13. The user device, UE, of claim 5, wherein a network entity of the wireless communication network comprises one or more of the following:

a further UE,

Remote UE,

Relay UE,

a Radio Access Network, RAN, entity, like a gNB or Road Side Unit, RSU,

a Core Network, CN, entity, like an Access and Mobility Function, AMF, or a Location Management Function, LMF.

14. A wireless communication system, like a 3rd Generation Partnership Project, 3GPP, system or a WiFI system, comprising the user device, UE, of claim 1.

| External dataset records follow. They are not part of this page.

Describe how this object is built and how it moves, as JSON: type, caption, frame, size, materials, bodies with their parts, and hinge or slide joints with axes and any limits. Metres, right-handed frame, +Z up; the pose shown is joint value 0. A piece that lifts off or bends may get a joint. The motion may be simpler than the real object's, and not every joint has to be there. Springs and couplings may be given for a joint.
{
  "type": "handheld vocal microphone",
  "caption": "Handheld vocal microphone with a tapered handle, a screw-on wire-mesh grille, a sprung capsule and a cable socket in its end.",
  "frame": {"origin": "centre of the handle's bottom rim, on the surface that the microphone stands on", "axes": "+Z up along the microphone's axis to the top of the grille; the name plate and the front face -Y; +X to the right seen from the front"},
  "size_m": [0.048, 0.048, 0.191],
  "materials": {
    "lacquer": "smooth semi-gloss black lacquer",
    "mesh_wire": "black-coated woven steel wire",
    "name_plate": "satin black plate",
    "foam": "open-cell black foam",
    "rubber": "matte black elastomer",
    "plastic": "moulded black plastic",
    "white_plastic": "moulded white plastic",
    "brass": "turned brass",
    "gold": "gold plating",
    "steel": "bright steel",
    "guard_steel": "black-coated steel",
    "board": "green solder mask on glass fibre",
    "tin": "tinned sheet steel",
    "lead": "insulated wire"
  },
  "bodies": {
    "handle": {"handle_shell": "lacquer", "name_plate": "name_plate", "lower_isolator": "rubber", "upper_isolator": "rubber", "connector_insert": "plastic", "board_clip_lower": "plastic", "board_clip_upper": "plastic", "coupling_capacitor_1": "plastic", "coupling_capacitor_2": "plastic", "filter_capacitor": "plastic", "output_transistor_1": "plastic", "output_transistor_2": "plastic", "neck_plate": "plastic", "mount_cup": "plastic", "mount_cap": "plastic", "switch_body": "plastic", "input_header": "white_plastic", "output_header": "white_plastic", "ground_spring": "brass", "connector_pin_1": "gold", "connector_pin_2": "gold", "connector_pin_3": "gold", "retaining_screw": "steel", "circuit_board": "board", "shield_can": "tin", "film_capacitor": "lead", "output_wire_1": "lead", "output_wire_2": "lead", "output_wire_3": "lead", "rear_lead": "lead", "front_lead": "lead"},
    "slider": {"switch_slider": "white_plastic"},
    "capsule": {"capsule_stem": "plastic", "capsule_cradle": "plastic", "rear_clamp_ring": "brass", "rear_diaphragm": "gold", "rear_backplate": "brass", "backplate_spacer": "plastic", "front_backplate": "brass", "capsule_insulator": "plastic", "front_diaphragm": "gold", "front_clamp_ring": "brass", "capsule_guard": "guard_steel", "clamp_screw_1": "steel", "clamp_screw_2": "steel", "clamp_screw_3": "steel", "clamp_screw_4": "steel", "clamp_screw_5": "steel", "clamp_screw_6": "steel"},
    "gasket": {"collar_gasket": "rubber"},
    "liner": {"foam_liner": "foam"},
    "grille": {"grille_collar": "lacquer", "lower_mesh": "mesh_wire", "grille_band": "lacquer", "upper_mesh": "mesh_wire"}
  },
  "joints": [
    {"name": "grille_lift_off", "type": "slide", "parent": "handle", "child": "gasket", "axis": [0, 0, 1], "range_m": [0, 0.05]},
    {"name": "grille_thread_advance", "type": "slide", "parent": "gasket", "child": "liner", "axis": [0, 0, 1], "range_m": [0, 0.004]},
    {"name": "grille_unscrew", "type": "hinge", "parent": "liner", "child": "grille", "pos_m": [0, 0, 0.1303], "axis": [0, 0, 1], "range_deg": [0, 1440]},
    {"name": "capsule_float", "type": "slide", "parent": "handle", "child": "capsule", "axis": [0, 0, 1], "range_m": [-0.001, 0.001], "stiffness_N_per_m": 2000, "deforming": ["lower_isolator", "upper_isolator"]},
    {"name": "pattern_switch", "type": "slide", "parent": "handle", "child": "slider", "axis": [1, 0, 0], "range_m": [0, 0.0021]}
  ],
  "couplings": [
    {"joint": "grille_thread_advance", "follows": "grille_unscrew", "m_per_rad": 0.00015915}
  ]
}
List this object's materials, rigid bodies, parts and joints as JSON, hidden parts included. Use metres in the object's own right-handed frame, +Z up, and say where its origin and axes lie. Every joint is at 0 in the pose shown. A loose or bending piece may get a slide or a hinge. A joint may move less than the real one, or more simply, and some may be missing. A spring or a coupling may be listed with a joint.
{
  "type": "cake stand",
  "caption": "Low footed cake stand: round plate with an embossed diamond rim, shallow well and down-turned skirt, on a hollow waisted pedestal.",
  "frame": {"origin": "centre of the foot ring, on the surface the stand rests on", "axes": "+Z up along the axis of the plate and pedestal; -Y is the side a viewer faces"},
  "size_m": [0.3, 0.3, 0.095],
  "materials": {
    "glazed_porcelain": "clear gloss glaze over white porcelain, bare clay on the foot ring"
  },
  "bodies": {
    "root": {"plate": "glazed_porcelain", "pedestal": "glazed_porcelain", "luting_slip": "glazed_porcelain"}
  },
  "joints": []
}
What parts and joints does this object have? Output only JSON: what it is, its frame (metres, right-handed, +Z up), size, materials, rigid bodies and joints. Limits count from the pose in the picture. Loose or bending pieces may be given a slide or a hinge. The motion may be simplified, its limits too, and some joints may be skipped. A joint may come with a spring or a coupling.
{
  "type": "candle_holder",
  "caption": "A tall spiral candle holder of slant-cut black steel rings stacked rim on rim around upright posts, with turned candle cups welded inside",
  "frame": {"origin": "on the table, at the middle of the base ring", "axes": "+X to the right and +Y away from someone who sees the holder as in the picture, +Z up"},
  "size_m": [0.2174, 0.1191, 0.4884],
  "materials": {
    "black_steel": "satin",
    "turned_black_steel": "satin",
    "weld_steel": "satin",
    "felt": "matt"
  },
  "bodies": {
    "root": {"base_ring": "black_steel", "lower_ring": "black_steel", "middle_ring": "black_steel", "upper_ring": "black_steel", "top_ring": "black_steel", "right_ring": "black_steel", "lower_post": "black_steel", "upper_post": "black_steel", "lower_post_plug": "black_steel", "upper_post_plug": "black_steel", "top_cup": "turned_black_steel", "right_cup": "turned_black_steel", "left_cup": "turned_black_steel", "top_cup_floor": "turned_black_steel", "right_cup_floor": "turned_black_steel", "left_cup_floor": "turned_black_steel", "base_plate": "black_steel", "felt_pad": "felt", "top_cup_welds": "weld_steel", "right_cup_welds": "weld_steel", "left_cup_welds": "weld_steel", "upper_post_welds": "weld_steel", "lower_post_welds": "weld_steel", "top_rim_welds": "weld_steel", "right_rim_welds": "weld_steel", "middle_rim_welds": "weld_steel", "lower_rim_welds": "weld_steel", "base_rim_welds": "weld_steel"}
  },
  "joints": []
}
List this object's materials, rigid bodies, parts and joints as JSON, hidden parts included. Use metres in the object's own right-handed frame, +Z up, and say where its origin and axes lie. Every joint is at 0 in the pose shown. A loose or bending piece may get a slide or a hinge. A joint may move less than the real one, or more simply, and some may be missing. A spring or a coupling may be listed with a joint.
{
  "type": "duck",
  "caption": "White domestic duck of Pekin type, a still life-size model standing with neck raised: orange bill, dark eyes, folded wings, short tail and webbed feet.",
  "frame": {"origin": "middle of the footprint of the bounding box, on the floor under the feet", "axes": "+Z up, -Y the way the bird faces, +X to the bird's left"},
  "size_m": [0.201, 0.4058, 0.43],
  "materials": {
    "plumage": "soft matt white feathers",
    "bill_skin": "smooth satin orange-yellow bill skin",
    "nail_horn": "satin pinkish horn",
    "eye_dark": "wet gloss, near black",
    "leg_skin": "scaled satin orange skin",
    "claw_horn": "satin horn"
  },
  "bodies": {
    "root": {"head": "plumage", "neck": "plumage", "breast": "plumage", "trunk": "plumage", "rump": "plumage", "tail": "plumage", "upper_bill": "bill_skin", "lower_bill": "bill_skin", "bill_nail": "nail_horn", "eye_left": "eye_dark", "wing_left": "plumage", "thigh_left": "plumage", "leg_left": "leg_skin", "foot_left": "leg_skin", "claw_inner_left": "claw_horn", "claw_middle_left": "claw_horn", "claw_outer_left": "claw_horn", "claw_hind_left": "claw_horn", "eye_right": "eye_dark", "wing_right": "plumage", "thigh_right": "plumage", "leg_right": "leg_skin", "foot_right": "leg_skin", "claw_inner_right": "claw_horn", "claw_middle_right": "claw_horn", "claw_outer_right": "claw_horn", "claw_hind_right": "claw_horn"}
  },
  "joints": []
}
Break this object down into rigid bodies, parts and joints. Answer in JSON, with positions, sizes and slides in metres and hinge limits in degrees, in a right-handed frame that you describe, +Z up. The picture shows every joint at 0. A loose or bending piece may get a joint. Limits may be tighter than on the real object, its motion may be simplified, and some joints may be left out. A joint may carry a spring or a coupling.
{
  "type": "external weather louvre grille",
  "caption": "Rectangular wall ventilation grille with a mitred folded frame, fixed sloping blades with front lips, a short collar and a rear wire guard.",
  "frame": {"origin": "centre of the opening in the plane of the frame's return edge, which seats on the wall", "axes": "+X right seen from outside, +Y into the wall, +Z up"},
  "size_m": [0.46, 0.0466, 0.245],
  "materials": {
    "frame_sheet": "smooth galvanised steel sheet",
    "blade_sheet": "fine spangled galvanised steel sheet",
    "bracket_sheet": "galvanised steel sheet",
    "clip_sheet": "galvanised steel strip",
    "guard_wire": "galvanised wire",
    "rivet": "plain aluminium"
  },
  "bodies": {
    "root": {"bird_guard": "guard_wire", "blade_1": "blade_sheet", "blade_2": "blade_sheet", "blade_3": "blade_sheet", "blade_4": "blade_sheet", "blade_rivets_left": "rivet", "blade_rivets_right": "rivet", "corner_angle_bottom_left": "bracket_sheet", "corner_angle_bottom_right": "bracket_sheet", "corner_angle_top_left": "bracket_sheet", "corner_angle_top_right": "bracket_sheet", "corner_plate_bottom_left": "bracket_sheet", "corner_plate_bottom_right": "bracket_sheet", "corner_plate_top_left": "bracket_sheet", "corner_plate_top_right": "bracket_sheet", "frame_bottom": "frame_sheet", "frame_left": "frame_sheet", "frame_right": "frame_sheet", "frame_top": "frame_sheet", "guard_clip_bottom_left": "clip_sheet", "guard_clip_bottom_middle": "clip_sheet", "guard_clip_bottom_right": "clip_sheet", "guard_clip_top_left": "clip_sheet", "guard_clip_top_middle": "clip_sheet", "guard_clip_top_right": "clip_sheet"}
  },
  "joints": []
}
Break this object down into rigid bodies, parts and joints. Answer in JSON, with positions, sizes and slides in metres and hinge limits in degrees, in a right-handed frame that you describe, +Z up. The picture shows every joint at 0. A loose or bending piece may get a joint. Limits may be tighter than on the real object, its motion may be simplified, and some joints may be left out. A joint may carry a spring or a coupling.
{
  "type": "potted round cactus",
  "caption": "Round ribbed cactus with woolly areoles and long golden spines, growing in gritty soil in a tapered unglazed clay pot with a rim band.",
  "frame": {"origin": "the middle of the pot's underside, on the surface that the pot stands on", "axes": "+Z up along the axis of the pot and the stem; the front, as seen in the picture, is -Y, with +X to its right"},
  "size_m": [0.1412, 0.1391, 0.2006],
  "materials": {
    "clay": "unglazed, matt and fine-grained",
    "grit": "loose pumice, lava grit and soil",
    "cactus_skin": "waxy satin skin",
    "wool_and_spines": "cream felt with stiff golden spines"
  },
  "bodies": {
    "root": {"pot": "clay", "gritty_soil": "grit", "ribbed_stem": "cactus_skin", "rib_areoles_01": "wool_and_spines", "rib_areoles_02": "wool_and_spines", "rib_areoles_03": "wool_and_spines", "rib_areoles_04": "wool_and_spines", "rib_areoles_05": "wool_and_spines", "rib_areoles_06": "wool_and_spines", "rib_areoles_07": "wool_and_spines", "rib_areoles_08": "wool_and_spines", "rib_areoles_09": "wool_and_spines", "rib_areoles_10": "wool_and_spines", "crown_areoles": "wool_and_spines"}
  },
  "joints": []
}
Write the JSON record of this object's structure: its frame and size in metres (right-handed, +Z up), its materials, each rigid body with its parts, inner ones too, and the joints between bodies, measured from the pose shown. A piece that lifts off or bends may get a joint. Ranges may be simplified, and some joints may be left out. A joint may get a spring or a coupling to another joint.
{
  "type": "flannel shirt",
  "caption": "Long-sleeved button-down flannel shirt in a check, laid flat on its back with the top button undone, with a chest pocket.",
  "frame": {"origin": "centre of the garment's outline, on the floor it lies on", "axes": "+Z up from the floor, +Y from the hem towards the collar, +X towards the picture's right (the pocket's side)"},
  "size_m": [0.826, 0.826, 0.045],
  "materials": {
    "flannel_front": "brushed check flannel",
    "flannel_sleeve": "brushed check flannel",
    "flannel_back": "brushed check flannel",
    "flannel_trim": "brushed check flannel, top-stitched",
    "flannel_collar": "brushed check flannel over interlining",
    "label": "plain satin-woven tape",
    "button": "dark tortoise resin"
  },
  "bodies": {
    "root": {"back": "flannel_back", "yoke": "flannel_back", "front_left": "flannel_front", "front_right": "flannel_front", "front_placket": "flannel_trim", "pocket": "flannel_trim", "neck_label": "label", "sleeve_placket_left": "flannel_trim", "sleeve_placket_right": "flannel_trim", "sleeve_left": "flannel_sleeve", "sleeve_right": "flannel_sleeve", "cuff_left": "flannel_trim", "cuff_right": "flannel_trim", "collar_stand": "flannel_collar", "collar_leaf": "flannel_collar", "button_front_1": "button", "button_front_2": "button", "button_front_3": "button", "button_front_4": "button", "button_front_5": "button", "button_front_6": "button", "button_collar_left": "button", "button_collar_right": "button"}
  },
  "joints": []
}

15. The user device, UE, of claim 1, or the wireless communication network,

wherein the UE comprises one or more of the following: a power-limited UE, or a hand-held UE, like a UE used by a pedestrian, and referred to as a Vulnerable Road User, VRU, or a Pedestrian UE, P-UE, or an on-body or hand-held UE used by public safety personnel and first responders, and referred to as Public safety UE, PS-UE, or an IoT UE, e.g., a sensor, an actuator or a UE provided in a campus network to carry out repetitive tasks and requiring input from a gateway node at periodic intervals, or a mobile terminal, or a stationary terminal, or a cellular IoT-UE, or a SL UE, or a vehicular UE, or a vehicular group leader UE, GL-UE, or a scheduling UE, S-UE, or an IoT or narrowband IoT, NB-IoT, device, or a ground based vehicle, or an aerial vehicle, or a drone, or a moving base station, or road side unit, RSU, or a building, or any other item or device provided with network connectivity enabling the item/device to communicate using the wireless communication network, e.g., a sensor or actuator, or any other item or device provided with network connectivity enabling the item/device to communicate using a sidelink the wireless communication network, e.g., a sensor or actuator, or a Wi-Fi device, station, access point, node or mesh node, or mesh point, or Mesh AP, or any sidelink capable network entity, and

wherein the network entity of the wireless communication system comprises one or more of the following: a base station, like a macro cell base station, or a small cell base station, or a central unit of a base station, or a distributed unit of a base station, or an Integrated Access and Backhaul, IAB, node, or a Wi-Fi device such as an access point or mesh node a road side unit, RSU, a UE, like a SL UE, or a group leader UE, GL-UE, or a relay UE, a remote radio head, a core network entity, like an Access and Mobility Management Function, AMF, or a Service Management Function, SMF, or a mobile edge computing, MEC, entity, a network slice as in the NR or 5G core context, any transmission/reception point, TRP, enabling an item or a device to communicate using the wireless communication network, the item or device being provided with network connectivity to communicate using the wireless communication network.